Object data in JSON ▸
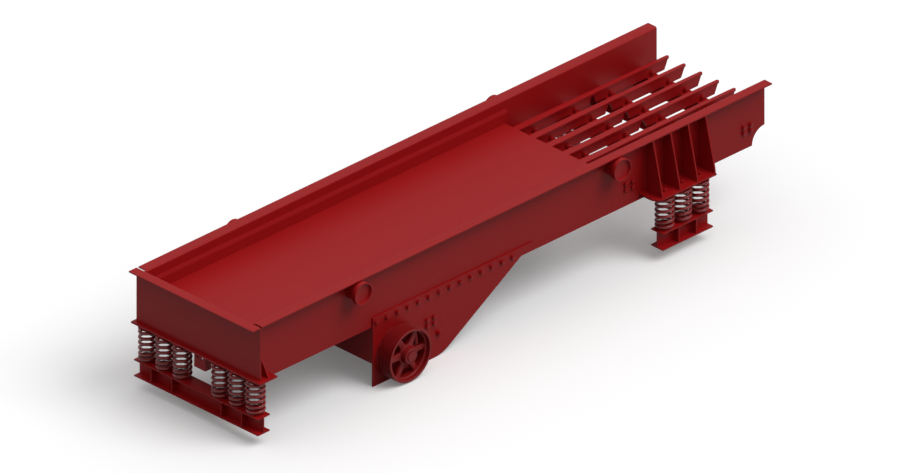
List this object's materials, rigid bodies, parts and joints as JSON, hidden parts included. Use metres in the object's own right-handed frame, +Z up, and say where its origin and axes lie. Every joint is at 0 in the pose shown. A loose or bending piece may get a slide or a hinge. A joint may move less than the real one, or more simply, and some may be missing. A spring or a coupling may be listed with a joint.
{
  "type": "linear vibratory feeder",
  "caption": "Red vibrating feeder: a plate trough with a grizzly section on coil springs, shaken by a geared twin-shaft exciter that a V-belt pulley turns.",
  "frame": {"origin": "centre of the rear spring base's underside, on the trough's centreline", "axes": "+X along the trough to the discharge end, +Y to the left-hand side, +Z up"},
  "size_m": [5.262, 1.48, 0.98],
  "materials": {
    "red_paint": "satin dark red enamel on welded steel plate",
    "bolt_paint": "satin dark red enamel on bolts and nuts",
    "spring_paint": "glossy red enamel on spring steel, with bright highlights",
    "pulley_paint": "satin dark red enamel on cast iron",
    "turned_steel": "turned steel",
    "gear_steel": "cut and oiled gear steel",
    "bearing_steel": "ground bearing steel"
  },
  "bodies": {
    "bases": {"rear_base": "red_paint", "front_base_left": "red_paint", "front_base_right": "red_paint", "rear_spring_1": "spring_paint", "rear_spring_2": "spring_paint", "rear_spring_3": "spring_paint", "rear_spring_4": "spring_paint", "rear_spring_5": "spring_paint", "rear_spring_6": "spring_paint", "front_left_spring_1": "spring_paint", "front_left_spring_2": "spring_paint", "front_left_spring_3": "spring_paint", "front_right_spring_1": "spring_paint", "front_right_spring_2": "spring_paint", "front_right_spring_3": "spring_paint"},
    "trough": {"side_plate_left": "red_paint", "side_plate_right": "red_paint", "rear_wall": "red_paint", "rear_seat": "red_paint", "deck_plate": "red_paint", "deck_beam_1": "red_paint", "deck_beam_2": "red_paint", "deck_beam_3": "red_paint", "deck_beam_4": "red_paint", "liner_left": "red_paint", "liner_right": "red_paint", "grizzly_bar_1": "red_paint", "grizzly_bar_2": "red_paint", "grizzly_bar_3": "red_paint", "grizzly_bar_4": "red_paint", "grizzly_bar_5": "red_paint", "grizzly_bar_6": "red_paint", "grizzly_cross_1": "red_paint", "grizzly_cross_2": "red_paint", "grizzly_cross_3": "red_paint", "grizzly_cross_4": "red_paint", "front_bracket_left": "red_paint", "front_bracket_right": "red_paint", "trunnion_rear_left": "red_paint", "trunnion_rear_right": "red_paint", "trunnion_front_left": "red_paint", "trunnion_front_right": "red_paint", "skirt_left": "red_paint", "skirt_right": "red_paint", "skirt_cross_plate": "red_paint", "skirt_beam": "red_paint", "tie_rod": "red_paint", "exciter_housing": "red_paint", "bearing_drive_near": "bearing_steel", "bearing_drive_far": "bearing_steel", "bearing_driven_near": "bearing_steel", "bearing_driven_far": "bearing_steel", "shaft_cover": "red_paint", "hex_bolts": "bolt_paint"},
    "drive_rotor": {"drive_shaft": "pulley_paint", "drive_gear": "gear_steel", "drive_pulley": "pulley_paint", "pulley_bushing": "pulley_paint"},
    "driven_rotor": {"driven_shaft": "turned_steel", "driven_gear": "gear_steel"}
  },
  "joints": [
    {"name": "stroke", "type": "slide", "parent": "bases", "child": "trough", "axis": [0.866, 0, 0.5], "range_m": [-0.006, 0.006], "stiffness_N_per_m": 2700000, "springref_m": 0.00413, "deforming": ["rear_spring_1", "rear_spring_2", "rear_spring_3", "rear_spring_4", "rear_spring_5", "rear_spring_6", "front_left_spring_1", "front_left_spring_2", "front_left_spring_3", "front_right_spring_1", "front_right_spring_2", "front_right_spring_3"]},
    {"name": "drive_spin", "type": "hinge", "parent": "trough", "child": "drive_rotor", "pos_m": [1.412, 0, 0.122], "axis": [0, 1, 0], "continuous": true},
    {"name": "driven_spin", "type": "hinge", "parent": "trough", "child": "driven_rotor", "pos_m": [1.317, 0, 0.28654], "axis": [0, 1, 0], "continuous": true}
  ],
  "couplings": [
    {"joint": "driven_spin", "follows": "drive_spin", "ratio": -1}
  ]
}
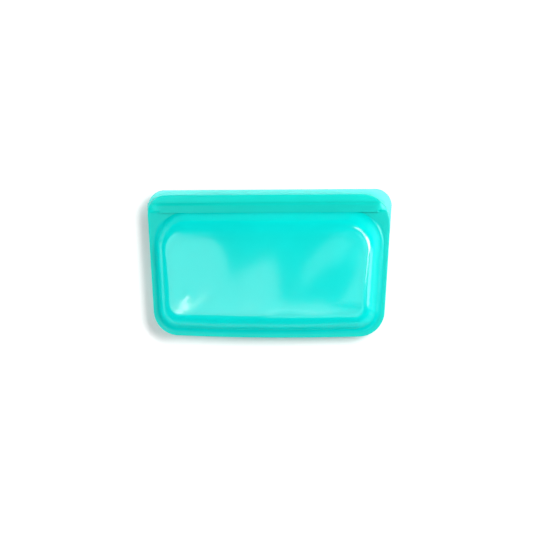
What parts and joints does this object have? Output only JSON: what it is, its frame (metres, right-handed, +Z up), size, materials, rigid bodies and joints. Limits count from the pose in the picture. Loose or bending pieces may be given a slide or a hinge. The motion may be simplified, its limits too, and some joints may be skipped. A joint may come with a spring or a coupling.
{
  "type": "reusable silicone food bag",
  "caption": "Small reusable silicone food bag, puffed and lying flat, with a bonded rim, a press-together rib and channel closure and a pull lip on each half.",
  "frame": {"origin": "middle of the bag's outline on the surface that its rear wall lies on", "axes": "+X along the mouth, to the right as seen from the front; +Y from the bottom edge to the mouth; +Z up, out of the front wall"},
  "size_m": [0.1904, 0.1142, 0.0245],
  "materials": {
    "front_silicone": "translucent aqua silicone, satin moulded surface",
    "rear_silicone": "translucent aqua silicone, satin moulded surface",
    "seal_silicone": "thicker translucent aqua silicone, smooth",
    "bond_silicone": "cured aqua silicone seam"
  },
  "bodies": {
    "bag": {"rear_wall": "rear_silicone", "rear_border": "rear_silicone", "front_side_wall": "front_silicone", "front_border": "front_silicone", "perimeter_bond": "bond_silicone", "end_block_left": "bond_silicone", "end_block_right": "bond_silicone"},
    "front_crown": {"front_panel": "front_silicone"},
    "front_mouth": {"front_shoulder": "front_silicone", "front_closure_band": "seal_silicone", "locking_rib": "seal_silicone", "front_lip": "front_silicone"},
    "rear_mouth": {"rear_shoulder": "rear_silicone", "rear_closure_band": "seal_silicone", "channel_rail_inner": "seal_silicone", "channel_rail_outer": "seal_silicone", "rear_lip": "rear_silicone"}
  },
  "joints": [
    {"name": "front_mouth_open", "type": "hinge", "parent": "bag", "child": "front_mouth", "pos_m": [0, 0.02239, 0.0245], "axis": [1, 0, 0], "range_deg": [0, 60], "stiffness_Nm_per_rad": 0.02, "springref_deg": -2.86},
    {"name": "rear_mouth_open", "type": "hinge", "parent": "bag", "child": "rear_mouth", "pos_m": [0, 0.02239, 0], "axis": [-1, 0, 0], "range_deg": [0, 13], "stiffness_Nm_per_rad": 0.1, "springref_deg": -2.86},
    {"name": "front_wall_press", "type": "slide", "parent": "bag", "child": "front_crown", "axis": [0, 0, 1], "range_m": [-0.01, 0], "stiffness_N_per_m": 150, "springref_m": 0.002}
  ]
}
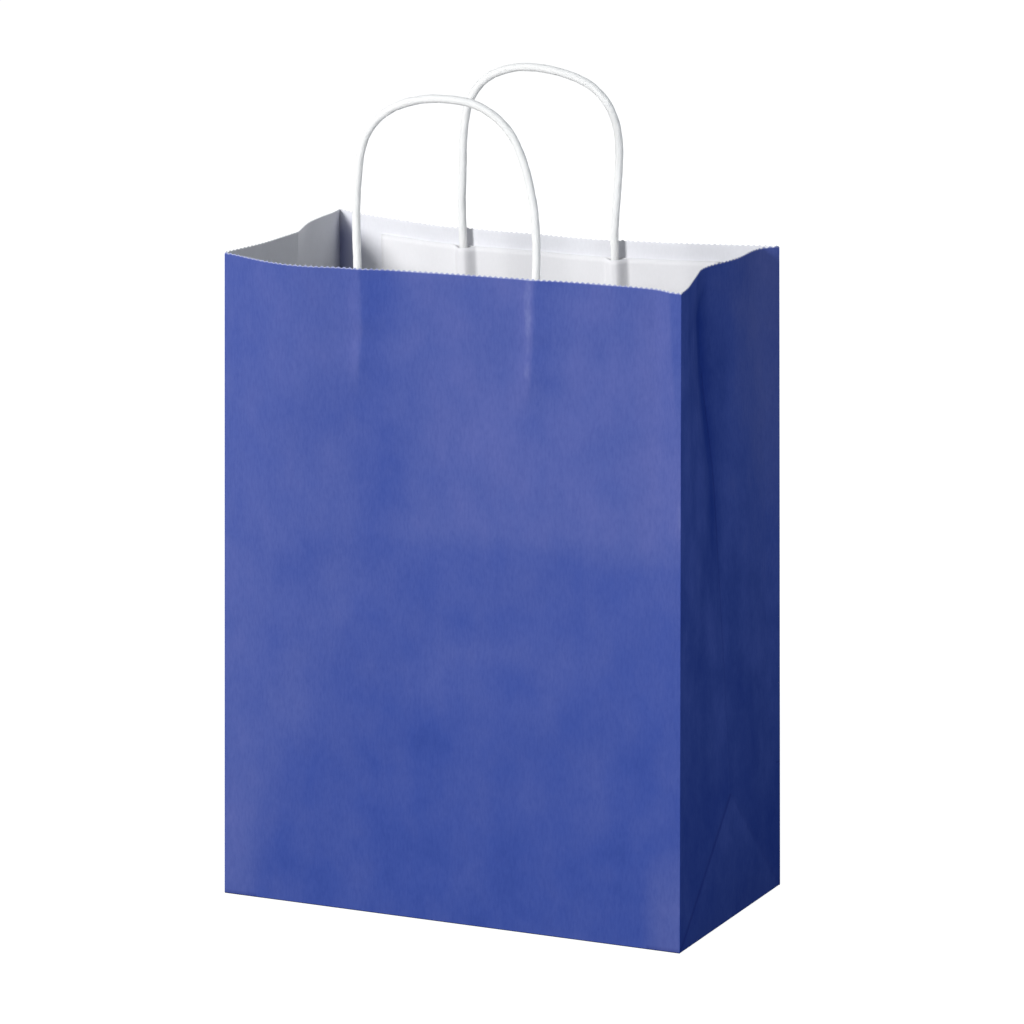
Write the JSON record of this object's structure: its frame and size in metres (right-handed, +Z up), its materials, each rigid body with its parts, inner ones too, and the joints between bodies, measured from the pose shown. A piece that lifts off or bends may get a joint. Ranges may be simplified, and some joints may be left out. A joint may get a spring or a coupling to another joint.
{
  "type": "kraft paper carrier bag",
  "caption": "Paper carrier bag standing open: folded sheet with block bottom, tucked side gussets and pinked rim, and twisted-paper loop handles glued between strips.",
  "frame": {"origin": "middle of the base, on the underside of the lowest flap of the block bottom", "axes": "+Z up towards the open mouth; -Y towards the front panel; X along the wide panels"},
  "size_m": [0.25, 0.1423, 0.4184],
  "materials": {
    "blue_kraft": "matte kraft paper, blue outside and white inside",
    "white_strip": "matte white kraft paper",
    "white_cord": "tightly twisted white paper cord"
  },
  "bodies": {
    "root": {"bag_body": "blue_kraft", "front_backing_strip": "white_strip", "front_cover_strip": "white_strip", "front_handle": "white_cord", "back_backing_strip": "white_strip", "back_cover_strip": "white_strip", "back_handle": "white_cord"}
  },
  "joints": []
}
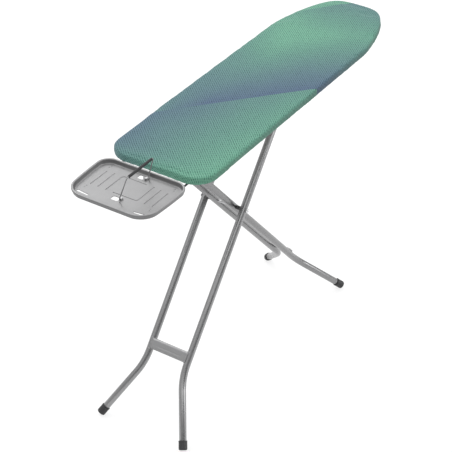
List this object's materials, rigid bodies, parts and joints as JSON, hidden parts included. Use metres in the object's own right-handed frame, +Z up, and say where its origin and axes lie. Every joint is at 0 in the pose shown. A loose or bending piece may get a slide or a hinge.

Aim of the exercise ▸ Extract all of the data above without altering anything.

Solution to this problem ▸
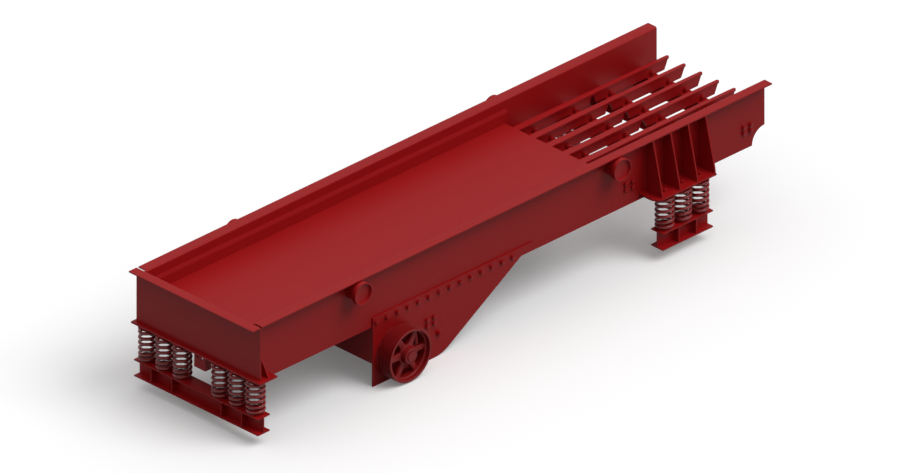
List this object's materials, rigid bodies, parts and joints as JSON, hidden parts included. Use metres in the object's own right-handed frame, +Z up, and say where its origin and axes lie. Every joint is at 0 in the pose shown. A loose or bending piece may get a slide or a hinge. A joint may move less than the real one, or more simply, and some may be missing. A spring or a coupling may be listed with a joint.
{
  "type": "linear vibratory feeder",
  "caption": "Red vibrating feeder: a plate trough with a grizzly section on coil springs, shaken by a geared twin-shaft exciter that a V-belt pulley turns.",
  "frame": {"origin": "centre of the rear spring base's underside, on the trough's centreline", "axes": "+X along the trough to the discharge end, +Y to the left-hand side, +Z up"},
  "size_m": [5.262, 1.48, 0.98],
  "materials": {
    "red_paint": "satin dark red enamel on welded steel plate",
    "bolt_paint": "satin dark red enamel on bolts and nuts",
    "spring_paint": "glossy red enamel on spring steel, with bright highlights",
    "pulley_paint": "satin dark red enamel on cast iron",
    "turned_steel": "turned steel",
    "gear_steel": "cut and oiled gear steel",
    "bearing_steel": "ground bearing steel"
  },
  "bodies": {
    "bases": {"rear_base": "red_paint", "front_base_left": "red_paint", "front_base_right": "red_paint", "rear_spring_1": "spring_paint", "rear_spring_2": "spring_paint", "rear_spring_3": "spring_paint", "rear_spring_4": "spring_paint", "rear_spring_5": "spring_paint", "rear_spring_6": "spring_paint", "front_left_spring_1": "spring_paint", "front_left_spring_2": "spring_paint", "front_left_spring_3": "spring_paint", "front_right_spring_1": "spring_paint", "front_right_spring_2": "spring_paint", "front_right_spring_3": "spring_paint"},
    "trough": {"side_plate_left": "red_paint", "side_plate_right": "red_paint", "rear_wall": "red_paint", "rear_seat": "red_paint", "deck_plate": "red_paint", "deck_beam_1": "red_paint", "deck_beam_2": "red_paint", "deck_beam_3": "red_paint", "deck_beam_4": "red_paint", "liner_left": "red_paint", "liner_right": "red_paint", "grizzly_bar_1": "red_paint", "grizzly_bar_2": "red_paint", "grizzly_bar_3": "red_paint", "grizzly_bar_4": "red_paint", "grizzly_bar_5": "red_paint", "grizzly_bar_6": "red_paint", "grizzly_cross_1": "red_paint", "grizzly_cross_2": "red_paint", "grizzly_cross_3": "red_paint", "grizzly_cross_4": "red_paint", "front_bracket_left": "red_paint", "front_bracket_right": "red_paint", "trunnion_rear_left": "red_paint", "trunnion_rear_right": "red_paint", "trunnion_front_left": "red_paint", "trunnion_front_right": "red_paint", "skirt_left": "red_paint", "skirt_right": "red_paint", "skirt_cross_plate": "red_paint", "skirt_beam": "red_paint", "tie_rod": "red_paint", "exciter_housing": "red_paint", "bearing_drive_near": "bearing_steel", "bearing_drive_far": "bearing_steel", "bearing_driven_near": "bearing_steel", "bearing_driven_far": "bearing_steel", "shaft_cover": "red_paint", "hex_bolts": "bolt_paint"},
    "drive_rotor": {"drive_shaft": "pulley_paint", "drive_gear": "gear_steel", "drive_pulley": "pulley_paint", "pulley_bushing": "pulley_paint"},
    "driven_rotor": {"driven_shaft": "turned_steel", "driven_gear": "gear_steel"}
  },
  "joints": [
    {"name": "stroke", "type": "slide", "parent": "bases", "child": "trough", "axis": [0.866, 0, 0.5], "range_m": [-0.006, 0.006], "stiffness_N_per_m": 2700000, "springref_m": 0.00413, "deforming": ["rear_spring_1", "rear_spring_2", "rear_spring_3", "rear_spring_4", "rear_spring_5", "rear_spring_6", "front_left_spring_1", "front_left_spring_2", "front_left_spring_3", "front_right_spring_1", "front_right_spring_2", "front_right_spring_3"]},
    {"name": "drive_spin", "type": "hinge", "parent": "trough", "child": "drive_rotor", "pos_m": [1.412, 0, 0.122], "axis": [0, 1, 0], "continuous": true},
    {"name": "driven_spin", "type": "hinge", "parent": "trough", "child": "driven_rotor", "pos_m": [1.317, 0, 0.28654], "axis": [0, 1, 0], "continuous": true}
  ],
  "couplings": [
    {"joint": "driven_spin", "follows": "drive_spin", "ratio": -1}
  ]
}
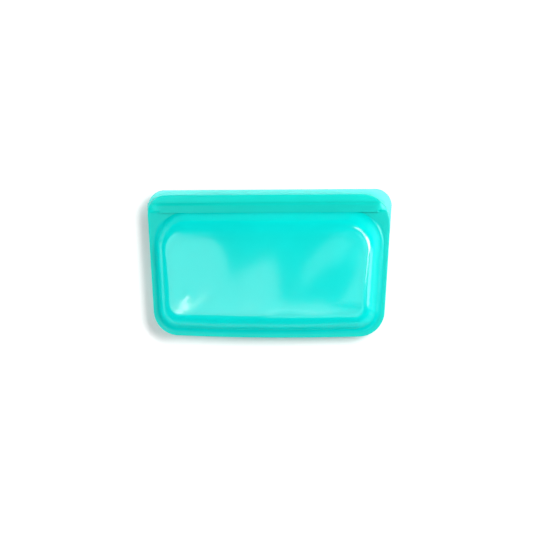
What parts and joints does this object have? Output only JSON: what it is, its frame (metres, right-handed, +Z up), size, materials, rigid bodies and joints. Limits count from the pose in the picture. Loose or bending pieces may be given a slide or a hinge. The motion may be simplified, its limits too, and some joints may be skipped. A joint may come with a spring or a coupling.
{
  "type": "reusable silicone food bag",
  "caption": "Small reusable silicone food bag, puffed and lying flat, with a bonded rim, a press-together rib and channel closure and a pull lip on each half.",
  "frame": {"origin": "middle of the bag's outline on the surface that its rear wall lies on", "axes": "+X along the mouth, to the right as seen from the front; +Y from the bottom edge to the mouth; +Z up, out of the front wall"},
  "size_m": [0.1904, 0.1142, 0.0245],
  "materials": {
    "front_silicone": "translucent aqua silicone, satin moulded surface",
    "rear_silicone": "translucent aqua silicone, satin moulded surface",
    "seal_silicone": "thicker translucent aqua silicone, smooth",
    "bond_silicone": "cured aqua silicone seam"
  },
  "bodies": {
    "bag": {"rear_wall": "rear_silicone", "rear_border": "rear_silicone", "front_side_wall": "front_silicone", "front_border": "front_silicone", "perimeter_bond": "bond_silicone", "end_block_left": "bond_silicone", "end_block_right": "bond_silicone"},
    "front_crown": {"front_panel": "front_silicone"},
    "front_mouth": {"front_shoulder": "front_silicone", "front_closure_band": "seal_silicone", "locking_rib": "seal_silicone", "front_lip": "front_silicone"},
    "rear_mouth": {"rear_shoulder": "rear_silicone", "rear_closure_band": "seal_silicone", "channel_rail_inner": "seal_silicone", "channel_rail_outer": "seal_silicone", "rear_lip": "rear_silicone"}
  },
  "joints": [
    {"name": "front_mouth_open", "type": "hinge", "parent": "bag", "child": "front_mouth", "pos_m": [0, 0.02239, 0.0245], "axis": [1, 0, 0], "range_deg": [0, 60], "stiffness_Nm_per_rad": 0.02, "springref_deg": -2.86},
    {"name": "rear_mouth_open", "type": "hinge", "parent": "bag", "child": "rear_mouth", "pos_m": [0, 0.02239, 0], "axis": [-1, 0, 0], "range_deg": [0, 13], "stiffness_Nm_per_rad": 0.1, "springref_deg": -2.86},
    {"name": "front_wall_press", "type": "slide", "parent": "bag", "child": "front_crown", "axis": [0, 0, 1], "range_m": [-0.01, 0], "stiffness_N_per_m": 150, "springref_m": 0.002}
  ]
}
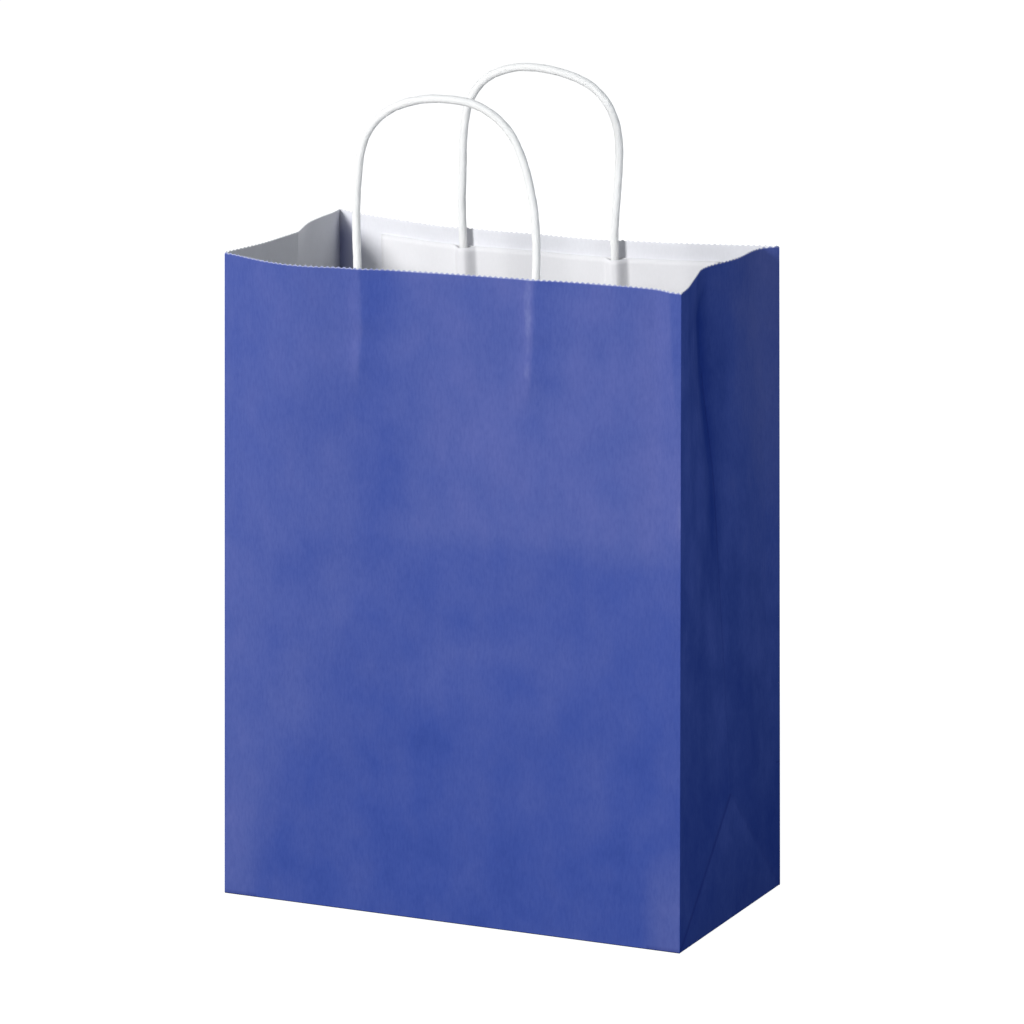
Write the JSON record of this object's structure: its frame and size in metres (right-handed, +Z up), its materials, each rigid body with its parts, inner ones too, and the joints between bodies, measured from the pose shown. A piece that lifts off or bends may get a joint. Ranges may be simplified, and some joints may be left out. A joint may get a spring or a coupling to another joint.
{
  "type": "kraft paper carrier bag",
  "caption": "Paper carrier bag standing open: folded sheet with block bottom, tucked side gussets and pinked rim, and twisted-paper loop handles glued between strips.",
  "frame": {"origin": "middle of the base, on the underside of the lowest flap of the block bottom", "axes": "+Z up towards the open mouth; -Y towards the front panel; X along the wide panels"},
  "size_m": [0.25, 0.1423, 0.4184],
  "materials": {
    "blue_kraft": "matte kraft paper, blue outside and white inside",
    "white_strip": "matte white kraft paper",
    "white_cord": "tightly twisted white paper cord"
  },
  "bodies": {
    "root": {"bag_body": "blue_kraft", "front_backing_strip": "white_strip", "front_cover_strip": "white_strip", "front_handle": "white_cord", "back_backing_strip": "white_strip", "back_cover_strip": "white_strip", "back_handle": "white_cord"}
  },
  "joints": []
}
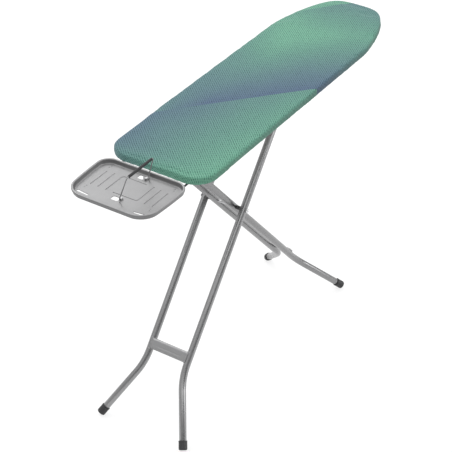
List this object's materials, rigid bodies, parts and joints as JSON, hidden parts included. Use metres in the object's own right-handed frame, +Z up, and say where its origin and axes lie. Every joint is at 0 in the pose shown. A loose or bending piece may get a slide or a hinge.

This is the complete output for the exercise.